Child Curses Like a Bootlegger – Past Life Incarnation?

 By , Epoch Times | September 20, 2014

 

Sammy Fernando was a tough, but colorful, character. He could play the Japanese mandolin and the rabana drum as well as sing and dance. He was working on the railways when he fell in love with Maggie Alwis.

He was so in love he wanted to spend all his time with Maggie, and he lost his job for missing work one too many days. At the age of 25, he became a distiller and a bootlegger of arrack, an alcoholic drink consumed in Sri Lanka.

He became an alcoholic, was imprisoned at least 8 times, and came to curse terribly at Maggie in his drunken anger. On the other hand, he was generous with his money, freely giving to poor children and a local templeso much so that when he died at the age of 50, he had little left aside from a ring and his brass knuckles. He was hit by a truck in a drunken stupor.

About six months later, a little boy was born who would remember with startling clarity details from Fernando’s life—along with the colorful language, much to the chagrin of his prim and proper family.

Prominent reincarnation expert Dr. Ian Stevenson at the University of Virginia, who studied the case, felt the obscenities were almost certainly not learned at home. He related it to the phenomenon of xenoglossy, in which people are said to remember the languages they knew in past lives. Dr. Stevenson’s 1969 report is recounted by reincarnation researcher Walter Semkiw, MD.

The little boy was named Sujith Lakmal Jayaratne. From the time he could talk, Jayaratne spoke of his life as Fernando, with the memories and his interest only starting to fade around the age of six. Many children who report past-life memories lose interest as they get older.

Here are some details he seemed to recall from the life of Fernando:

1. Names Match

Jayaratne said his name was Sammy, his father’s name was Jamis, his teacher in his school days was named Francis, his daughter’s name was Nandanie, his niece’s name was Kusuma, and that he had a wife named Maggie with whom he often fought.

All these names were correct. Furthermore, when Fernando’s illegitimate son, Sunil Fernando, came to visit the boy after learning he was purportedly the reincarnation of his father, the boy recognized him.

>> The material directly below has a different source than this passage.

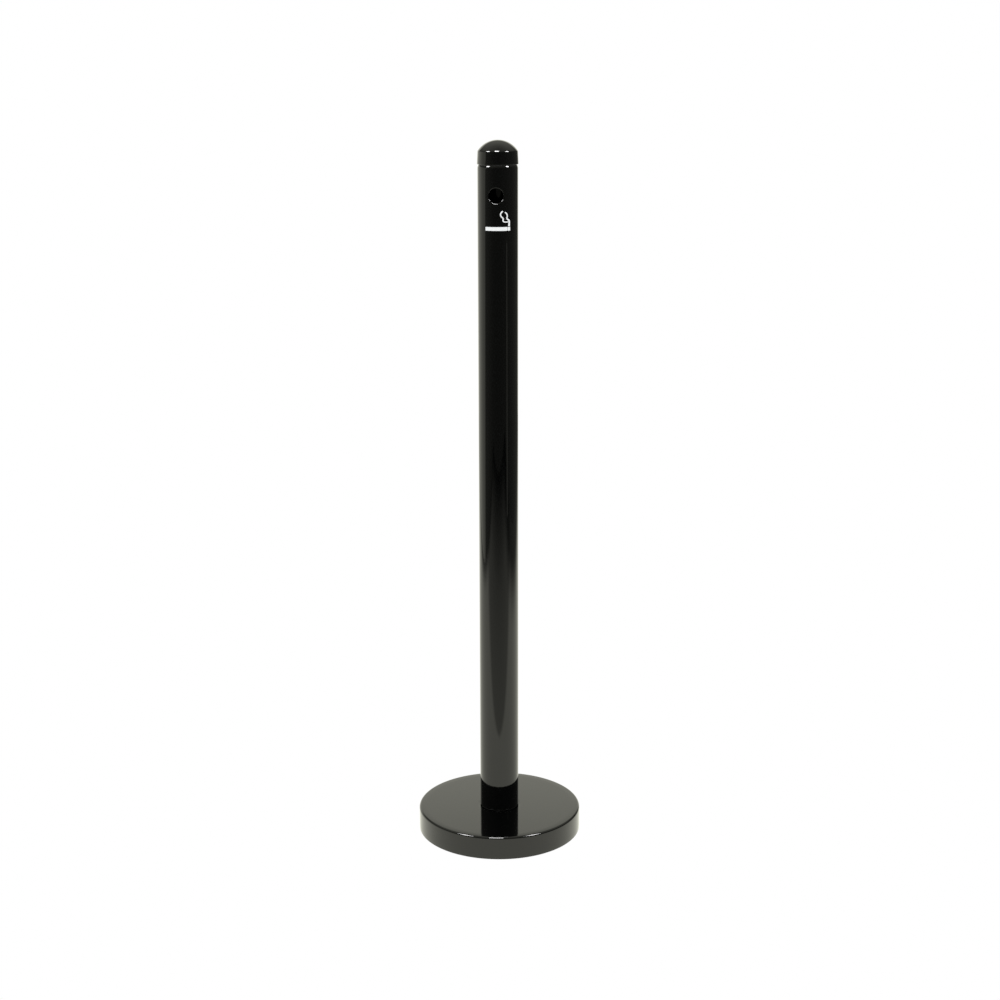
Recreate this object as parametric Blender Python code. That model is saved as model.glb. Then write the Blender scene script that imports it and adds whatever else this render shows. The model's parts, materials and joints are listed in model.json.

Sunil did not introduce himself, and none of the Jayaratne family members knew Sunil. Yet when the boy first saw him, he said right away: “Come here, Sunil.” Sunil told Stevenson it gave him goosebumps.

2. Fear of Trucks

Jayaratne had a fear of trucks the family didn’t understand the source of until one night when the boy woke the family up to tell them he remembered he’d been hit and killed by a truck in his past life.

3. Outdated Words for Places

Jayaratne used the term “Kale Pansala” (translated as “Forest Temple”) to refer to a temple he would visit when he was Fernando. At the time Jayaratne said this, Kale Pansala had been known as Dharmarakshitaramaya for decades; it was last called Kale Pansala in Fernando’s youth.

The boy said he lived in the Gorakawatte section of Gorakana, which is where Fernando indeed grew up. Again, the name Gorakawatte had not been used for decades. The new name for the neighborhood was Ampityawatte.

4. Pretends He’s Drunk, Remembers Being a Bootlegger

An unusual fixation with alcohol provided further evidence of the boy’s experiences extending beyond his family life. No one in his family drank, yet the boy would often ask for alcohol insistently and pretend he was drunk after drinking soda. At the age of four, he asked for Four Aces cigarettes, Fernando’s favorite brand. No one in the Jayaratne family smoked. 

The boy remembered being in a boat full of arrack that sank. Fernando had been in this situation eight years before his death.

The details Jayaratne remembered, according to Stevenson’s report, were many; these are just a few.